The Bush administration had long resisted a congressional mandate, the 1990 Global Change Research Act, requiring the White House to report every four years on the science and impact of global warming and other environmental forces.

A U.S. District Court in August ordered Bush to comply with a 2004 deadline for an updated report, after the Tucson-based Center for Biological Diversity and other environmental groups filed suit. FOR THE RECORD:
In this article, Sharon Hays, deputy director of the White House Office of Science and Technology Policy, is misquoted. Her statement that a series of reports showed "that climate change is primarily caused by human activity of the last 50 years" should have read: "that climate change of the past 50 years is primarily caused by human activity."
Sharon Hays, deputy director of the White House Office of Science and Technology Policy, said the report did not represent a changed assessment but "a rolling up of a whole bunch of reports on the science, showing that climate change is primarily caused by human activity of the last 50 years."

The administration had earlier issued reports on the effect of climate change on transportation, agriculture and human health.

But environmentalists celebrated what they saw as a long-overdue admission from an administration that has been reluctant to join global efforts to curb greenhouse gases, such as the 1997 Kyoto Protocol.

"This report represents a stark shift in what the administration has been saying since 2001," said Philip Clapp, deputy managing director of the Pew Environment Group.

"For the first time, it has had to admit that global warming is already having clear impacts in the United States, and the impacts are going to get worse even with the most aggressive action to cut emissions," he said.

The report by the National Science and Technology Council and the U.S. Climate Change Science Program asserts that natural causes alone cannot explain recent extremes of heat and cold, warming seas and an increase in the frequency and intensity of hurricanes.

It also shows that regions of North America could warm faster over the next few decades than the global average. In Los Angeles, heat-related deaths, which averaged 165 a year in the 1990s, could jump to between 319 and 1,182 by the 2080s, the report says.

The warming climate also will accelerate the spread of diseases carried by water, food and insects. Among the most vulnerable people are the young, elderly, frail and poor, the administration's scientists concluded.

The few positive effects of climate shifts are outweighed by negatives. For example, warming and higher levels of carbon dioxide are expected to speed up growth of forests and certain crops, but will also increase insect outbreaks and lead to more wildfires, which are likely to take a larger toll on crops, forests and property, the report predicts.

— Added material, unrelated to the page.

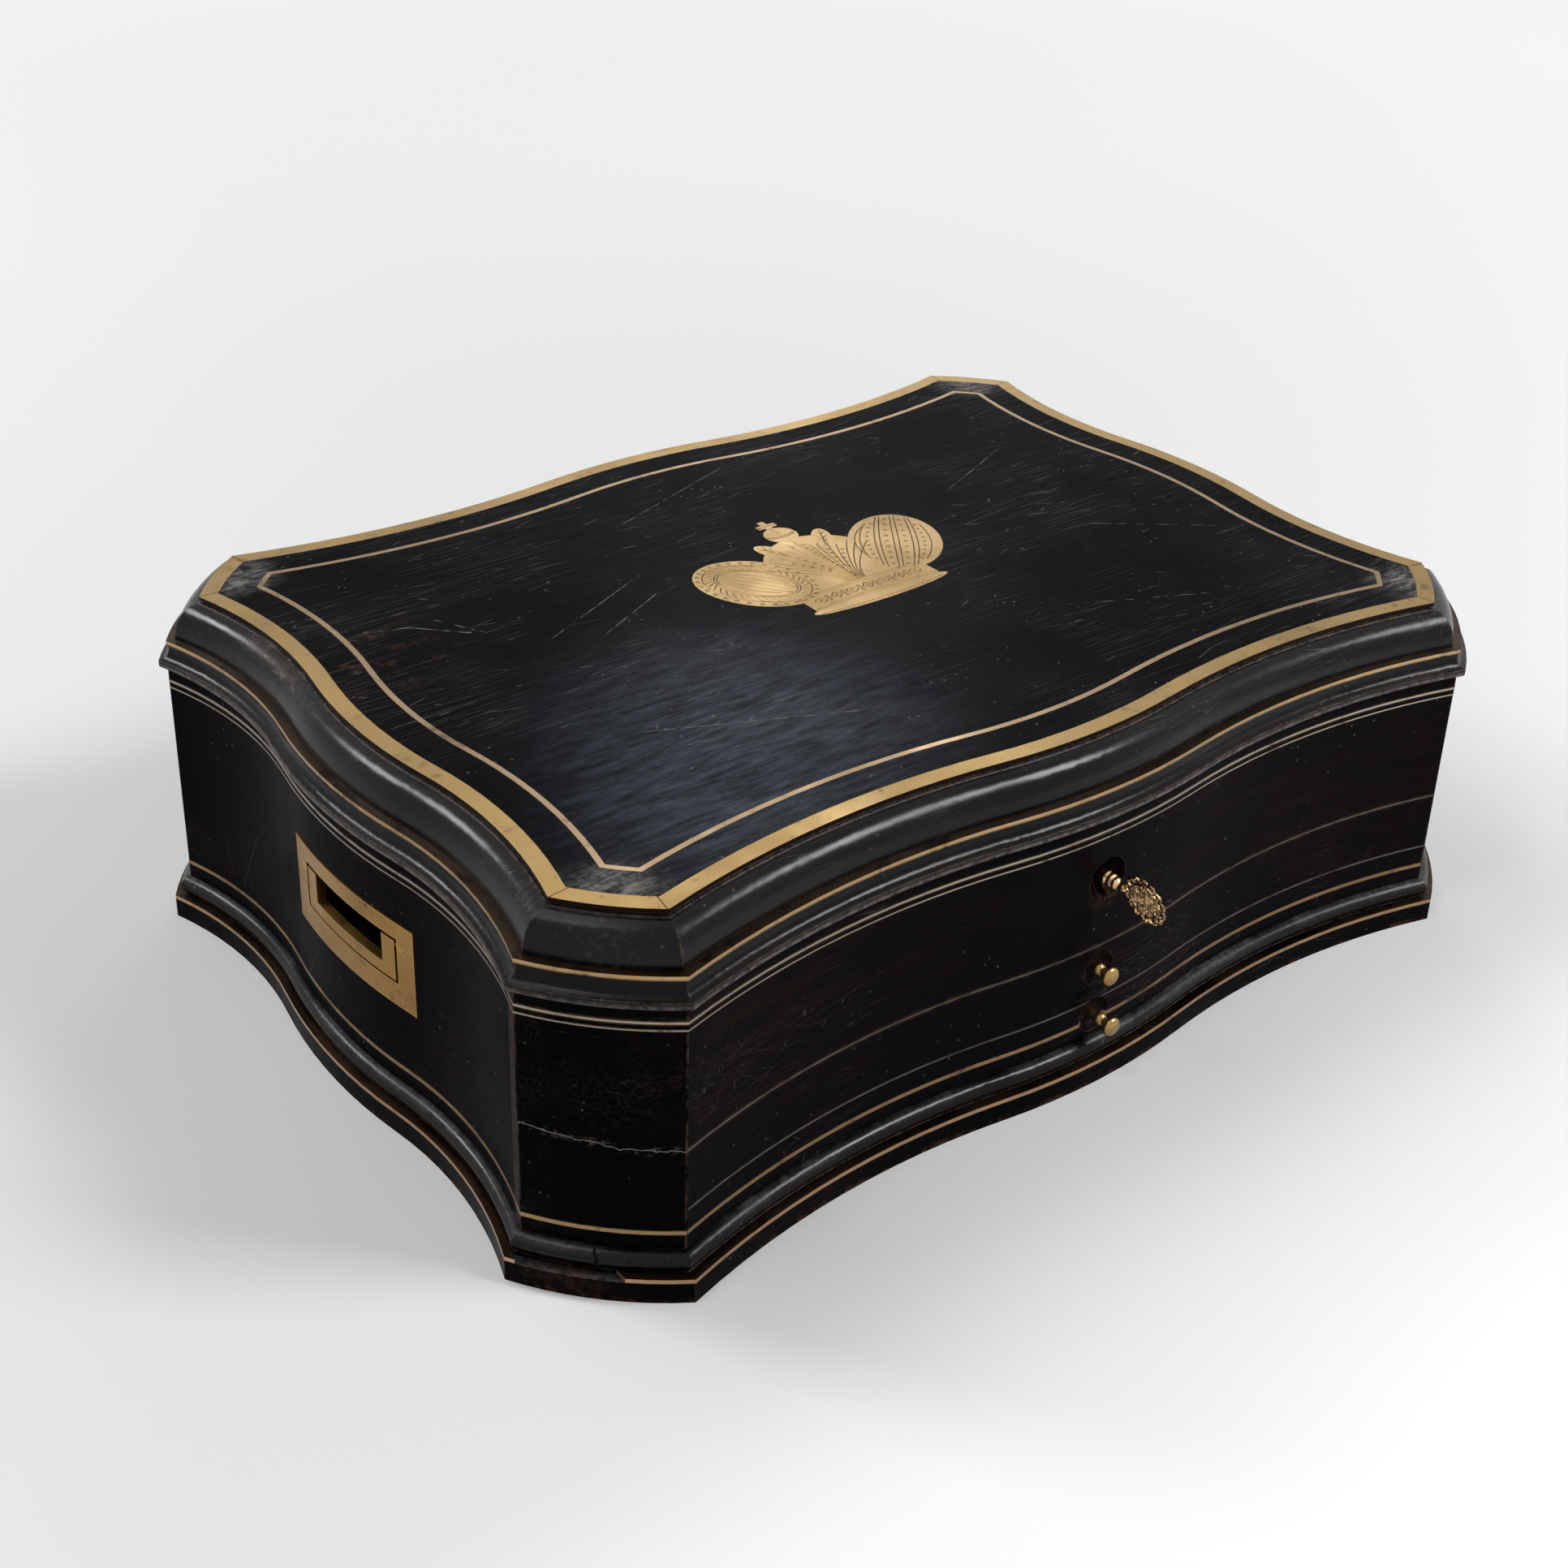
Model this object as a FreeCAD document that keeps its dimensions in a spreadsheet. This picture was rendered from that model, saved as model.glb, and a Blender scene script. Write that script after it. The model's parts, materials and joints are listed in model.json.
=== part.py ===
import FreeCAD, Part
import math
import os
from types import SimpleNamespace

import Sketcher
from FreeCAD import Placement, Rotation, Vector

# Artist's box: a black polished serpentine case on a plinth, with a hinged lid, two shallow
# drawers under the well, a box lock with its key, and a flush bail handle on each end.
# Millimetres, +Z up, the front faces -Y, and the origin is the centre of the base.

SIZES = {
    # Plan of the wall, measured from the centre of the box
    "front_trough": 157.5,
    "front_trough_x": 100.0,
    "front_bulge_rise": 8.0,
    "front_bulge_share": 0.4515,
    "side_trough": 221.5,
    "side_trough_y": 74.0,
    "side_bulge_rise": 6.8,
    "side_bulge_share": 0.57,
    "corner_front_x": 191.4,
    "corner_side_y": 129.9,
    "corner_crown": 3.0,
    # Walls and boards
    "front_wall": 13.5,
    "side_wall": 17.5,
    "plinth_height": 10.0,
    "plinth_reach": 6.5,
    "plinth_width": 20.5,
    "bead_height": 7.4,
    "bead_reach": 4.0,
    "bead_foot": 0.3,
    "bead_back": 8.0,
    "bead_crack": 0.7,
    "base_fillet_width": 3.8,
    "base_fillet_height": 1.6,
    "wall_top": 118.0,
    "well_floor_thickness": 4.0,
    "lining": 1.0,
    "lining_margin": 1.5,
    # Brass strings let into the wall
    "string_height": 1.6,
    "string_depth": 1.2,
    "string_proud": 0.1,
    "upper_string_level": 109.6,
    "lower_string_level": 24.4,
    "hairline_drop": 2.9,
    "hairline_height": 0.6,
    # Case lip and the mouldings of the lid, from the seam up
    "lip_reach": 3.0,
    "case_lip_height": 1.8,
    "lip_round": 0.6,
    "lid_gap": 0.2,
    "lid_lip_height": 1.1,
    "cove_height": 4.2,
    "neck_height": 1.8,
    "neck_inset": 1.0,
    "fillet_height": 1.8,
    "fillet_width": 3.7,
    "fillet_inset": 0.3,
    "ovolo_height": 13.1,
    "ovolo_foot_inset": 3.6,
    "edge_inset": 13.0,
    "edge_height": 0.4,
    "ovolo_margin": 0.4,
    "quirk_height": 1.0,
    "quirk_depth": 0.8,
    "band_inset": 13.5,
    "band_width": 6.8,
    "band_thickness": 1.6,
    "lid_string_inset": 33.9,
    "lid_string_width": 2.2,
    "inlay_thickness": 1.2,
    "inlay_x": 9.3,
    "inlay_foot_y": -26.0,
    "inlay_foot_width": 69.0,
    "inlay_foot_height": 9.0,
    "inlay_band_width": 64.0,
    "inlay_lobe_width": 40.0,
    "inlay_lobe_height": 54.0,
    "inlay_lobe_x": 36.5,
    "inlay_lobe_rise": 35.2,
    "inlay_lobe_angle": 35.0,
    "inlay_fan_width": 56.0,
    "inlay_fan_height": 62.0,
    "inlay_leaf_width": 9.0,
    "inlay_leaf_height": 20.0,
    "inlay_leaf_x": 12.6,
    "inlay_leaf_drop": 7.6,
    "inlay_leaf_angle": 25.0,
    "inlay_orb_radius": 7.5,
    "inlay_orb_sink": 2.5,
    "inlay_cross_rise": 15.2,
    "inlay_cross_bar": 3.2,
    "panel_thickness": 6.0,
    "lid_wall": 6.0,
    "lid_lining": 2.0,
    # Drawers
    "seam": 0.3,
    "lower_front_height": 16.0,
    "upper_front_height": 24.6,
    "divider_thickness": 2.8,
    "drawer_play": 0.4,
    "drawer_slack": 4.0,
    "drawer_board": 7.0,
    "drawer_bottom": 3.0,
    "upper_knob_level": 48.0,
    "lower_knob_level": 27.0,
    "lower_knob_out": 3.2,
    "knob_dish_radius": 7.6,
    "knob_dish_depth": 3.0,
    "knob_stem_radius": 1.5,
    "knob_stem_grip": 10.0,
    "knob_bead_radius": 2.6,
    "knob_bead_out": 0.4,
    "knob_head_radius": 3.9,
    "knob_head_thickness": 4.4,
    "knob_head_out": 6.0,
    # Lock and key
    "key_level": 88.0,
    "key_dish_radius": 9.0,
    "key_dish_depth": 6.5,
    "key_stem_radius": 1.7,
    "key_stem_play": 0.05,
    "key_end_gap": 1.1,
    "key_lean_angle": 12.0,
    "key_collar_radius": 2.9,
    "key_collar_out": 1.0,
    "key_neck_radius": 2.0,
    "key_neck_out": 5.4,
    "bow_radius": 10.4,
    "bow_out": 18.3,
    "bow_thickness": 2.2,
    "bow_beads": 12,
    "bow_bead_radius": 1.9,
    "bow_holes": 8,
    "bow_hole_radius": 1.7,
    "bow_hole_ring": 5.4,
    "bit_reach": 6.5,
    "bit_width": 4.0,
    "bit_thickness": 2.2,
    "keyhole_play": 0.5,
    "lock_width": 48.0,
    "lock_depth": 10.0,
    "lock_below_key": 10.0,
    "lock_sheet": 1.3,
    "lock_ear": 7.0,
    "lock_ear_margin": 6.0,
    "lock_play": 0.2,
    "bolt_thickness": 2.4,
    "bolt_height": 4.0,
    "bolt_throw": 5.0,
    "bolt_over_key": 9.0,
    "bolt_tail": 9.0,
    "lug_width": 3.0,
    "lug_height": 9.0,
    "tongue_height": 2.6,
    "tongue_gap": 0.8,
    "staple_spacing": 20.0,
    "staple_thickness": 2.0,
    "staple_rim": 1.6,
    "staple_play": 0.5,
    "staple_hole_over": 1.0,
    "staple_slot_play": 1.0,
    "link_plate_width": 44.0,
    "link_plate_depth": 12.0,
    "link_screw_margin": 4.0,
    # Hinges
    "hinge_x": 171.0,
    "hinge_length": 32.0,
    "leaf_thickness": 1.4,
    "leaf_reach": 24.0,
    "leaf_sink": 0.05,
    "knuckle_radius": 2.6,
    "knuckle_play": 0.3,
    "pin_radius": 1.2,
    "pin_play": 0.05,
    "pivot_out": 4.9,
    "screw_radius": 1.1,
    "screw_head_radius": 2.0,
    "screw_head_height": 0.8,
    "screw_length": 6.0,
    "screw_margin": 5.0,
    "screw_spacing": 10.5,
    # End handles
    "handle_shift": 9.5,
    "handle_width": 82.0,
    "handle_bottom": 52.0,
    "handle_height": 36.0,
    "handle_plate": 3.2,
    "handle_proud": 0.4,
    "bail_rim_bottom": 9.8,
    "bail_opening_width": 63.0,
    "bail_opening_height": 19.2,
    "bail_play": 0.8,
    "bail_side_play": 1.3,
    "bail_top_play": 1.2,
    "bail_arm": 7.2,
    "bail_grip": 5.0,
    "bail_pivot_drop": 3.6,
    "bail_pin_radius": 0.9,
    "bail_pin_play": 0.06,
    "bail_pin_grip": 4.0,
    "finger_depth": 14.0,
    # Compartment tray in the well
    "tray_front": 20.0,
    "tray_play": 0.8,
    "tray_board": 3.0,
    "tray_height": 26.0,
    "tray_below_rim": 6.0,
    "tray_channel": 42.0,
    "tray_cells": 6,
    "ledge_width": 6.0,
    "ledge_height": 4.0,
}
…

Warmer, less-snowy winters will decrease winter road maintenance costs, but increased coastal and river-related flooding and landslides will cause more serious problems. Heat spells, the report says, "could cause railroad tracks to buckle or kink and could affect roads through softening and traffic-related rutting."

The cost of heating is likely to fall, but the increased demand for air conditioning "would require the building of additional electricity production facilities (and probably transmission facilities) at an estimated cost of many billions of dollars."

Industry representatives greeted the report with a shrug.

"It's well known that autos represent about 20% of the total in the U.S. of man-made [greenhouse gas] emissions," said Charles Territo, spokesman for the Alliance of Automobile Manufacturers.

Jim Owen, spokesman for the Edison Electric Institute, said the power industry "abandoned the science debate years ago. It's universally recognized in our industry that climate change is very real."

Nonetheless, said Kassie Siegel, climate program director for the Center for Biological Diversity, the report underscores "the reality and urgency of the climate crisis."

"Administration officials have spent nearly eight years trying to deny and downplay the science," she said. "They just cannot do it anymore. They are boxed in by court order."